• **Do this**:
Reproduce exactly the lines of the material beneath, from the line that contains "Reconstruct the object" to the line that contains "rib_setback = 0.2", both included, and no other lines.
________
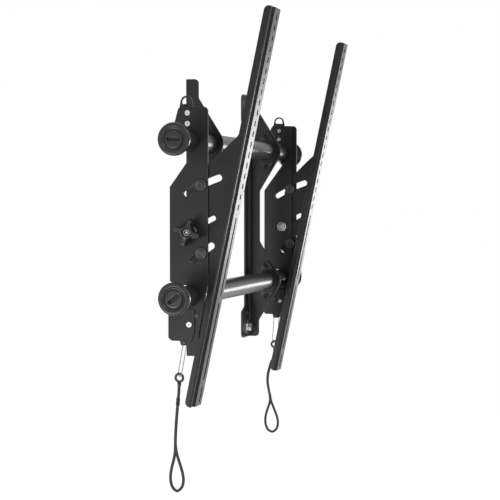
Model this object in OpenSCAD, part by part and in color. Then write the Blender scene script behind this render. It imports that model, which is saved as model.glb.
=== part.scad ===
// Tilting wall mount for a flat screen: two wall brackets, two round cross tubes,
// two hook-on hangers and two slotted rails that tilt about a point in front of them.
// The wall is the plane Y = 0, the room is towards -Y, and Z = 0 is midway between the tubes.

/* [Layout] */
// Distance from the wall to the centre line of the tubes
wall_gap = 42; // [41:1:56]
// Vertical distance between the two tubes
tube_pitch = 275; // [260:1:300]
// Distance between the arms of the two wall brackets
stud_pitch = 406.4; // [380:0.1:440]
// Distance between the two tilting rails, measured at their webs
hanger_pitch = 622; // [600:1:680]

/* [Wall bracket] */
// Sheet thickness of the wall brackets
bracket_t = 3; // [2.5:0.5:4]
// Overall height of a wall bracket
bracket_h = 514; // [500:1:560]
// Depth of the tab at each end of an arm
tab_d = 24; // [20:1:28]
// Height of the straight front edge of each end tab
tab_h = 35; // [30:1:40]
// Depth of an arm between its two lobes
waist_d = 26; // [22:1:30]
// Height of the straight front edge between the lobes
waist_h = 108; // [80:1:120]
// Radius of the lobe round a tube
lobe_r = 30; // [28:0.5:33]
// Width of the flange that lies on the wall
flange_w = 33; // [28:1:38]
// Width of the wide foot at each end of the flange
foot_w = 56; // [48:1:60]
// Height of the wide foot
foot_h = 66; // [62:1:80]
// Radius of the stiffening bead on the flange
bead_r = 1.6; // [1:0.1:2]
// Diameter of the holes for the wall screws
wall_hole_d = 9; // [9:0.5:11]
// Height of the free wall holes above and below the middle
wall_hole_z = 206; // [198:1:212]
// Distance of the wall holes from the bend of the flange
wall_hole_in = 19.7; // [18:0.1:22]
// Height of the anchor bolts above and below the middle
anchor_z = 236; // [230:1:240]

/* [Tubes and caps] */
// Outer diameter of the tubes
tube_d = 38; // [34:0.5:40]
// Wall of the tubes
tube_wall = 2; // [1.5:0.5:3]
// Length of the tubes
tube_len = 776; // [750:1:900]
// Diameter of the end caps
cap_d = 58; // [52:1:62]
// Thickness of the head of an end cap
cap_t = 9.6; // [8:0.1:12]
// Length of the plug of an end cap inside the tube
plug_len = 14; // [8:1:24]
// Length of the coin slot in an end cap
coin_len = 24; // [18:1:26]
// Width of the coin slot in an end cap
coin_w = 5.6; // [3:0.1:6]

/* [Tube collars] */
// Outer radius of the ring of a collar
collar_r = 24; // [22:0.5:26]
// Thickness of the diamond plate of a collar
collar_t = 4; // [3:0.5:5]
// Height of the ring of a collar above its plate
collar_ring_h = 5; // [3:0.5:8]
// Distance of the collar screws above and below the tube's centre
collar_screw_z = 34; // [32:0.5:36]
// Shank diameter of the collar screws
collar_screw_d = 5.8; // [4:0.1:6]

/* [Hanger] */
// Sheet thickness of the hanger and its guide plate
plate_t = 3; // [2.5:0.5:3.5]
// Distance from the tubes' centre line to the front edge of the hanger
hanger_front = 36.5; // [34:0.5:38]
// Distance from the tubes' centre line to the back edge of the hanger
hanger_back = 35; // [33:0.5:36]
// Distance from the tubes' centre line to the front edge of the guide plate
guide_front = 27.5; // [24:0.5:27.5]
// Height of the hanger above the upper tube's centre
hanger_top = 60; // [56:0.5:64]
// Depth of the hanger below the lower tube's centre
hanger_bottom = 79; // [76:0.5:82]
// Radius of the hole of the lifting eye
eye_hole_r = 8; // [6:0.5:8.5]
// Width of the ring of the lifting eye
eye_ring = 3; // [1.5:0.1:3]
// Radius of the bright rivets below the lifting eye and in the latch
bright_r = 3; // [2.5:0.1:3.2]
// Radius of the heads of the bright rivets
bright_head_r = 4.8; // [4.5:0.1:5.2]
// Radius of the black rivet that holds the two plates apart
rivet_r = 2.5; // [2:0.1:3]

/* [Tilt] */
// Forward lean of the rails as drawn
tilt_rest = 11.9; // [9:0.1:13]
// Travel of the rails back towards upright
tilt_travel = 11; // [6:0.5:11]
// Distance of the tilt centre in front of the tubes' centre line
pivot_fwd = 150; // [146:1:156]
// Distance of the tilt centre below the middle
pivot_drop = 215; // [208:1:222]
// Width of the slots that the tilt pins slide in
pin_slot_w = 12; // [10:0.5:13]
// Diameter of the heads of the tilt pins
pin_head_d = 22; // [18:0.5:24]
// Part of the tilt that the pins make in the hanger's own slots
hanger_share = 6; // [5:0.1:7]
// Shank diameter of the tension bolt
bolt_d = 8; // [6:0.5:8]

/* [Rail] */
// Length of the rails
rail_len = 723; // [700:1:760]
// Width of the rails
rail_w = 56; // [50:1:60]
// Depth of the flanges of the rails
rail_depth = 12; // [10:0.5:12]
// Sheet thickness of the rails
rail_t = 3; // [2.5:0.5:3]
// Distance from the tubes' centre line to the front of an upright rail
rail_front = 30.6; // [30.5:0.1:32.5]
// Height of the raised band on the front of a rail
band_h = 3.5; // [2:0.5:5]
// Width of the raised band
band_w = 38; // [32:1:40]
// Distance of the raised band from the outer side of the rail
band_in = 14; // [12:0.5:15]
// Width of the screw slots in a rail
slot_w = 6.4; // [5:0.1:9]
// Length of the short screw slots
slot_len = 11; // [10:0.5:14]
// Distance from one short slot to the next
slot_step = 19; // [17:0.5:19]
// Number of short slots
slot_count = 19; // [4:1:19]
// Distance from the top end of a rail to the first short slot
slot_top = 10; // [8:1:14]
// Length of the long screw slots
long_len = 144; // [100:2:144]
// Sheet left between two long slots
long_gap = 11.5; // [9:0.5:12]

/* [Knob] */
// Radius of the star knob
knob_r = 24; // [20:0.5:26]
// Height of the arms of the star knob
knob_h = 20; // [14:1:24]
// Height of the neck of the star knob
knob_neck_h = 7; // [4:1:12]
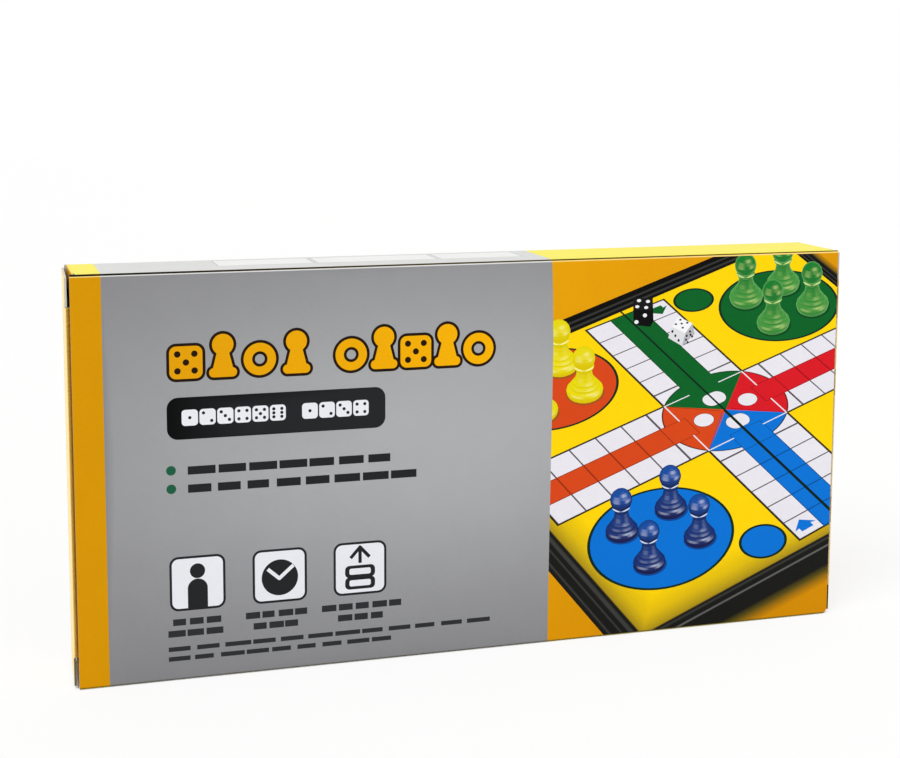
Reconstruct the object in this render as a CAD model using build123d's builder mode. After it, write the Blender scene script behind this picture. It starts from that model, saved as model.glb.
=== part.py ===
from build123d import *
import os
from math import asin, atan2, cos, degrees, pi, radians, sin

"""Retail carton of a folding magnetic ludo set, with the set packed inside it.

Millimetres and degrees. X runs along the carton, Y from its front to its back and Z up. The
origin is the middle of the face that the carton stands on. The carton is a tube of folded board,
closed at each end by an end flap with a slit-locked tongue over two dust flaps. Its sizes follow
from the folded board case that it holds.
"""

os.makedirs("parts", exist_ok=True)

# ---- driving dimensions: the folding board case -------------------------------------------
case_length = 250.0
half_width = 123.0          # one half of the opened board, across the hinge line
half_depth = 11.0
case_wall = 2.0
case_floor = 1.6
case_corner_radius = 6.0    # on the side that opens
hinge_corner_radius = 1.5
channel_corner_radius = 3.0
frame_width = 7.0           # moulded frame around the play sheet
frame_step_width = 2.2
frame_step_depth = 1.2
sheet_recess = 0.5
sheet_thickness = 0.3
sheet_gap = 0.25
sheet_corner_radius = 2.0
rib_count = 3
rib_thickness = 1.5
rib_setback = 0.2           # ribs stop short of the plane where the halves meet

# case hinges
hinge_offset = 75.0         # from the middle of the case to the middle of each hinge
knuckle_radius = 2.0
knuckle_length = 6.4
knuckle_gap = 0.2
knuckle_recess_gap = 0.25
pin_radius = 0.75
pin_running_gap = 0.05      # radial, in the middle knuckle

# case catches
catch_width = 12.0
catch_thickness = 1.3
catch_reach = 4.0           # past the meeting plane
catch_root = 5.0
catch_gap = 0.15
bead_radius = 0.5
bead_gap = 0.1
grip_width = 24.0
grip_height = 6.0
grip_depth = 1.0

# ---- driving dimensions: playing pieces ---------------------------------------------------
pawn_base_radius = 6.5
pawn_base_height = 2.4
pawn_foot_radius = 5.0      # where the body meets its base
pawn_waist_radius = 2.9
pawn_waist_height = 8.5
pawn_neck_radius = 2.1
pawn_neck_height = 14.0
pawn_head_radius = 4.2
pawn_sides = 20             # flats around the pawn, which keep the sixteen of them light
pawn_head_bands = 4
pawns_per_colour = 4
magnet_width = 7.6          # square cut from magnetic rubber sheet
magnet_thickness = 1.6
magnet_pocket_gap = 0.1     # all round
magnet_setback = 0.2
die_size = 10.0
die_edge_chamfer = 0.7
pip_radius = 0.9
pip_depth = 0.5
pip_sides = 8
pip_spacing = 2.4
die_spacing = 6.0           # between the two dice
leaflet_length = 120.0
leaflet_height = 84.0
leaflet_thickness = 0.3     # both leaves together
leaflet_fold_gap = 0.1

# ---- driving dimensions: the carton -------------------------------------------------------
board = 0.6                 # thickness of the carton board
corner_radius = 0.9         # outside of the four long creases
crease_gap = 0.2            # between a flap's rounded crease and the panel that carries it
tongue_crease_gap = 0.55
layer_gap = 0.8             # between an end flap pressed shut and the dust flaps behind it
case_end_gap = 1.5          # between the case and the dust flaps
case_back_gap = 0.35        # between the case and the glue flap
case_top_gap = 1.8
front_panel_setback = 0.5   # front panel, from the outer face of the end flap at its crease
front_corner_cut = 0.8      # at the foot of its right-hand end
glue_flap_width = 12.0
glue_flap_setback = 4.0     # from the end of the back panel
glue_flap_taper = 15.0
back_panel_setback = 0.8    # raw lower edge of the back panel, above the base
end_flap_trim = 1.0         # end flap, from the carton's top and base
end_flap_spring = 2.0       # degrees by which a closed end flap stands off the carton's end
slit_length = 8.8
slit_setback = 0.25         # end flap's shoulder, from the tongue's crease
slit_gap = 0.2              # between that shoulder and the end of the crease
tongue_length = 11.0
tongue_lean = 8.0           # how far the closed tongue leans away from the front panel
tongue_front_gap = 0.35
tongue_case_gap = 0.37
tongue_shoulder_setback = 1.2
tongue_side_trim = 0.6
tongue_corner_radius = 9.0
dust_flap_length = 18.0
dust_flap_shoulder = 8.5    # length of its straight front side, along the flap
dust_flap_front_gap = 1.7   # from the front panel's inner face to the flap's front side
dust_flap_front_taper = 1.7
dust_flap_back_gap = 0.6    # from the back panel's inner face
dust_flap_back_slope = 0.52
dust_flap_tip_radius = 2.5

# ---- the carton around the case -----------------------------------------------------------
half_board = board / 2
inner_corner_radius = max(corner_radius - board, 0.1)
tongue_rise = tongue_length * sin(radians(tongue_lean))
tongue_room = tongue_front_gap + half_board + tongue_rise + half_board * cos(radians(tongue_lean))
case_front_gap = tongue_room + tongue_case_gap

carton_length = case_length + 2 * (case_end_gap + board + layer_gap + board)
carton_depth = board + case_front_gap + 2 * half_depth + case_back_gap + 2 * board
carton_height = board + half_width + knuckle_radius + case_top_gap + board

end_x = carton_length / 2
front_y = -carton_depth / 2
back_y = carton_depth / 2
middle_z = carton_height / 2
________
• **Right answer**:
Reconstruct the object in this render as a CAD model using build123d's builder mode. After it, write the Blender scene script behind this picture. It starts from that model, saved as model.glb.
=== part.py ===
from build123d import *
import os
from math import asin, atan2, cos, degrees, pi, radians, sin

"""Retail carton of a folding magnetic ludo set, with the set packed inside it.

Millimetres and degrees. X runs along the carton, Y from its front to its back and Z up. The
origin is the middle of the face that the carton stands on. The carton is a tube of folded board,
closed at each end by an end flap with a slit-locked tongue over two dust flaps. Its sizes follow
from the folded board case that it holds.
"""

os.makedirs("parts", exist_ok=True)

# ---- driving dimensions: the folding board case -------------------------------------------
case_length = 250.0
half_width = 123.0          # one half of the opened board, across the hinge line
half_depth = 11.0
case_wall = 2.0
case_floor = 1.6
case_corner_radius = 6.0    # on the side that opens
hinge_corner_radius = 1.5
channel_corner_radius = 3.0
frame_width = 7.0           # moulded frame around the play sheet
frame_step_width = 2.2
frame_step_depth = 1.2
sheet_recess = 0.5
sheet_thickness = 0.3
sheet_gap = 0.25
sheet_corner_radius = 2.0
rib_count = 3
rib_thickness = 1.5
rib_setback = 0.2           # ribs stop short of the plane where the halves meet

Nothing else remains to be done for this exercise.